__EXERCISE DETAILS__. Return the listing below word for word.
>> START
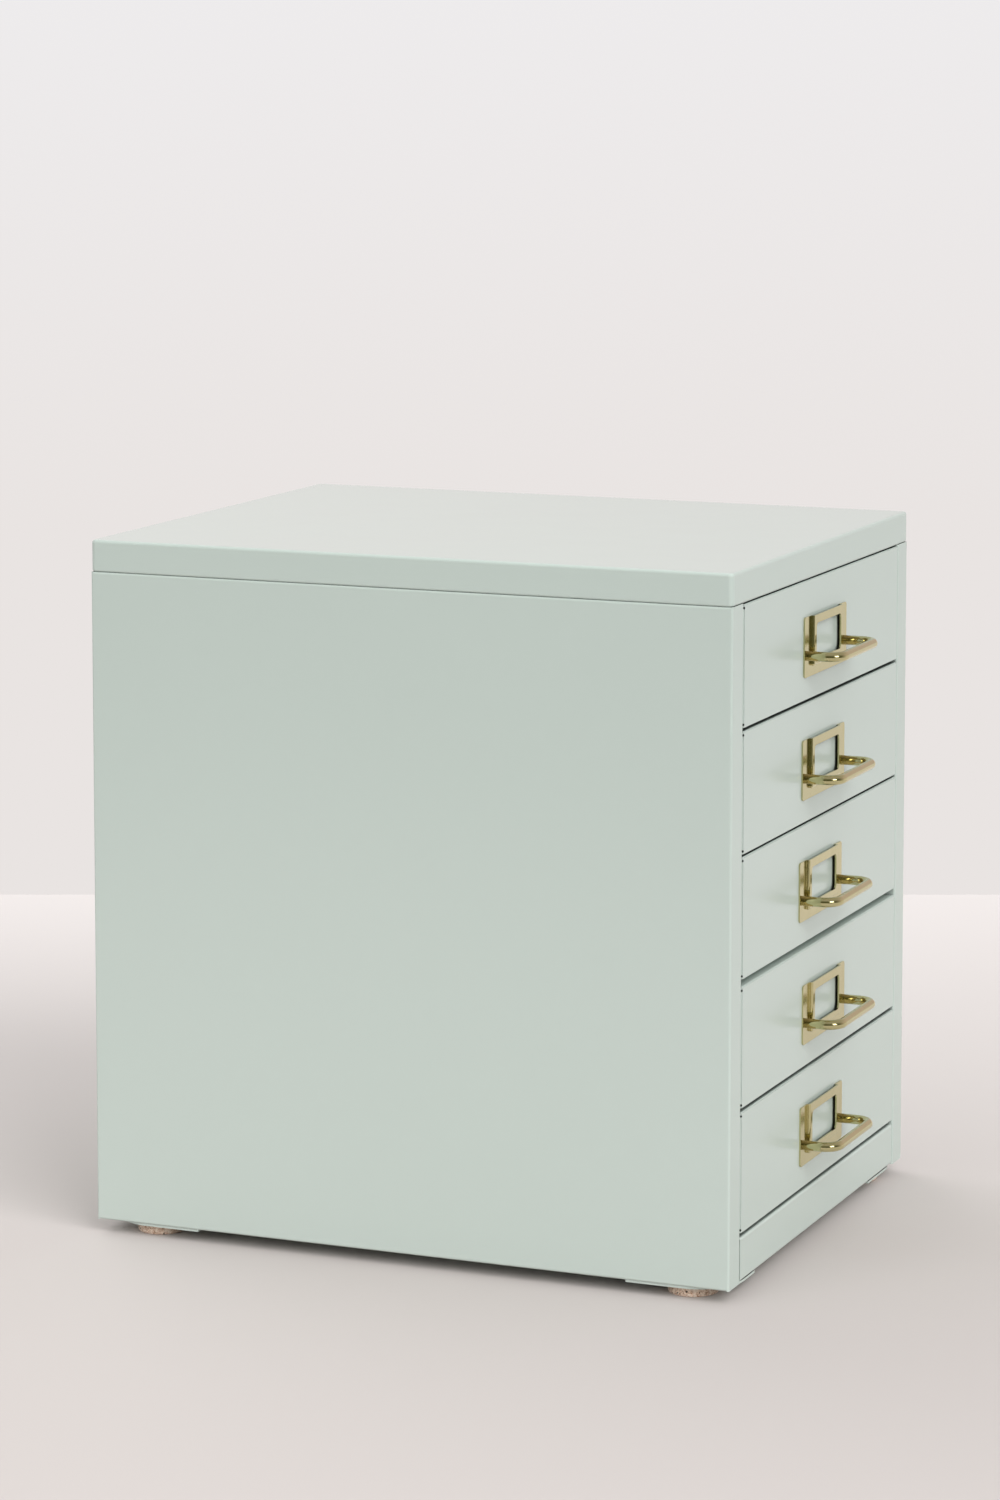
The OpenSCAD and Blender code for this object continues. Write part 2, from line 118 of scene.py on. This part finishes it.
def makePowderCoat(name, s):
    material, tree, output, place = newMaterial(name)
    cloud = addNode(tree, "ShaderNodeTexNoise", {"Scale": 1 / s["cloud"], "Detail": 3}, {"Vector": place})
    tint = addNode(tree, "ShaderNodeMix", {"data_type": "RGBA", 6: linear(s["colour"]),
                   7: linear(s["colourThin"])}, {0: cloud.outputs["Fac"]})
    rough = addNode(tree, "ShaderNodeMapRange", {"From Min": noiseLow, "From Max": noiseHigh,
                    "To Min": s["roughness"][0], "To Max": s["roughness"][1]},
                    {"Value": cloud.outputs["Fac"]})
    peel = addNode(tree, "ShaderNodeTexNoise", {"Scale": 1 / s["peel"], "Detail": 1}, {"Vector": place})
    grain = addNode(tree, "ShaderNodeTexNoise", {"Scale": 1 / s["grain"], "Detail": 2}, {"Vector": place})
    peelBump = addNode(tree, "ShaderNodeBump", {"Strength": 1, "Distance": s["peelHeight"]},
                       {"Height": peel.outputs["Fac"]})
    grainBump = addNode(tree, "ShaderNodeBump", {"Strength": 1, "Distance": s["grainHeight"]},
                        {"Height": grain.outputs["Fac"], "Normal": peelBump.outputs["Normal"]})
    # painted shade: the paint colour turns dark where another surface lies within seamReach
    openness = addNode(tree, "ShaderNodeAmbientOcclusion", {"samples": 8, "Distance": s["seamReach"]})
    outsidePaintedShade = addNode(tree, "ShaderNodeMapRange", {"From Min": s["seamDepth"], "From Max": s["seamEdge"]},
                      {"Value": openness.outputs["AO"]})
    tintWithPaintedShade = addNode(tree, "ShaderNodeMix", {"data_type": "RGBA", 6: linear(s["colourSeamShade"])},
                   {0: outsidePaintedShade.outputs[0], 7: tint.outputs[2]})
    shader = addNode(tree, "ShaderNodeBsdfPrincipled", {"IOR": s["ior"]},
                     {"Base Color": tintWithPaintedShade.outputs[2], "Roughness": rough.outputs[0],
                      "Normal": grainBump.outputs["Normal"]})
    tree.links.new(shader.outputs[0], output.inputs["Surface"])
    return material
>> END
__CORRECT OUTPUT__.
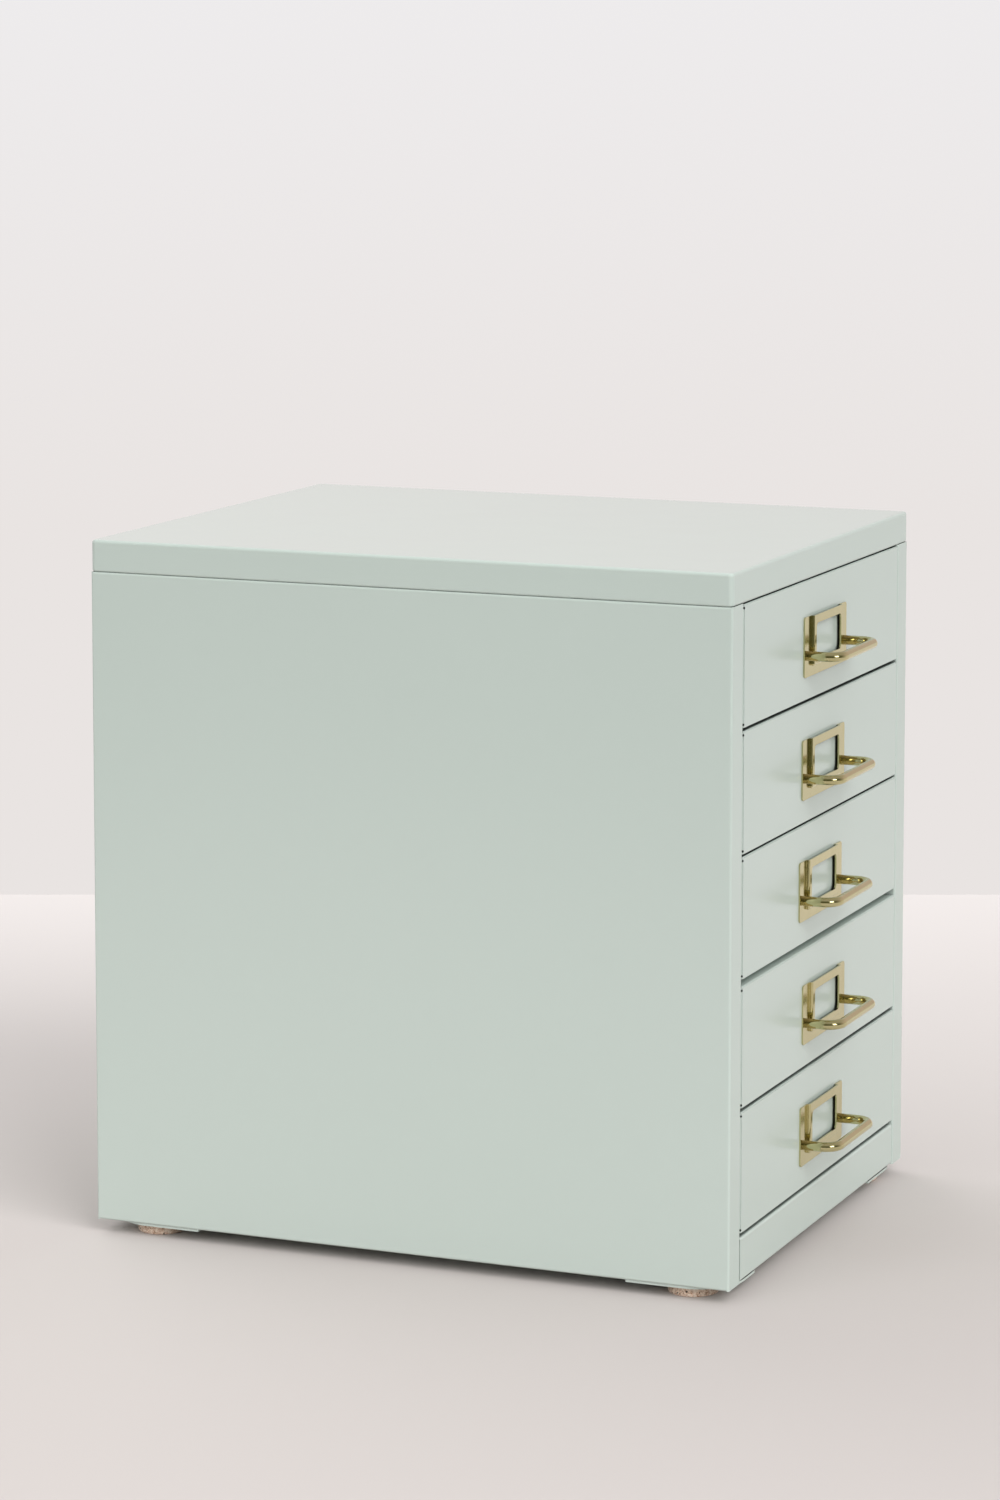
The OpenSCAD and Blender code for this object continues. Write part 2, from line 118 of scene.py on. This part finishes it.
def makePowderCoat(name, s):
    material, tree, output, place = newMaterial(name)
    cloud = addNode(tree, "ShaderNodeTexNoise", {"Scale": 1 / s["cloud"], "Detail": 3}, {"Vector": place})
    tint = addNode(tree, "ShaderNodeMix", {"data_type": "RGBA", 6: linear(s["colour"]),
                   7: linear(s["colourThin"])}, {0: cloud.outputs["Fac"]})
    rough = addNode(tree, "ShaderNodeMapRange", {"From Min": noiseLow, "From Max": noiseHigh,
                    "To Min": s["roughness"][0], "To Max": s["roughness"][1]},
                    {"Value": cloud.outputs["Fac"]})
    peel = addNode(tree, "ShaderNodeTexNoise", {"Scale": 1 / s["peel"], "Detail": 1}, {"Vector": place})
    grain = addNode(tree, "ShaderNodeTexNoise", {"Scale": 1 / s["grain"], "Detail": 2}, {"Vector": place})
    peelBump = addNode(tree, "ShaderNodeBump", {"Strength": 1, "Distance": s["peelHeight"]},
                       {"Height": peel.outputs["Fac"]})
    grainBump = addNode(tree, "ShaderNodeBump", {"Strength": 1, "Distance": s["grainHeight"]},
                        {"Height": grain.outputs["Fac"], "Normal": peelBump.outputs["Normal"]})
    # painted shade: the paint colour turns dark where another surface lies within seamReach
    openness = addNode(tree, "ShaderNodeAmbientOcclusion", {"samples": 8, "Distance": s["seamReach"]})
    outsidePaintedShade = addNode(tree, "ShaderNodeMapRange", {"From Min": s["seamDepth"], "From Max": s["seamEdge"]},
                      {"Value": openness.outputs["AO"]})
    tintWithPaintedShade = addNode(tree, "ShaderNodeMix", {"data_type": "RGBA", 6: linear(s["colourSeamShade"])},
                   {0: outsidePaintedShade.outputs[0], 7: tint.outputs[2]})
    shader = addNode(tree, "ShaderNodeBsdfPrincipled", {"IOR": s["ior"]},
                     {"Base Color": tintWithPaintedShade.outputs[2], "Roughness": rough.outputs[0],
                      "Normal": grainBump.outputs["Normal"]})
    tree.links.new(shader.outputs[0], output.inputs["Surface"])
    return material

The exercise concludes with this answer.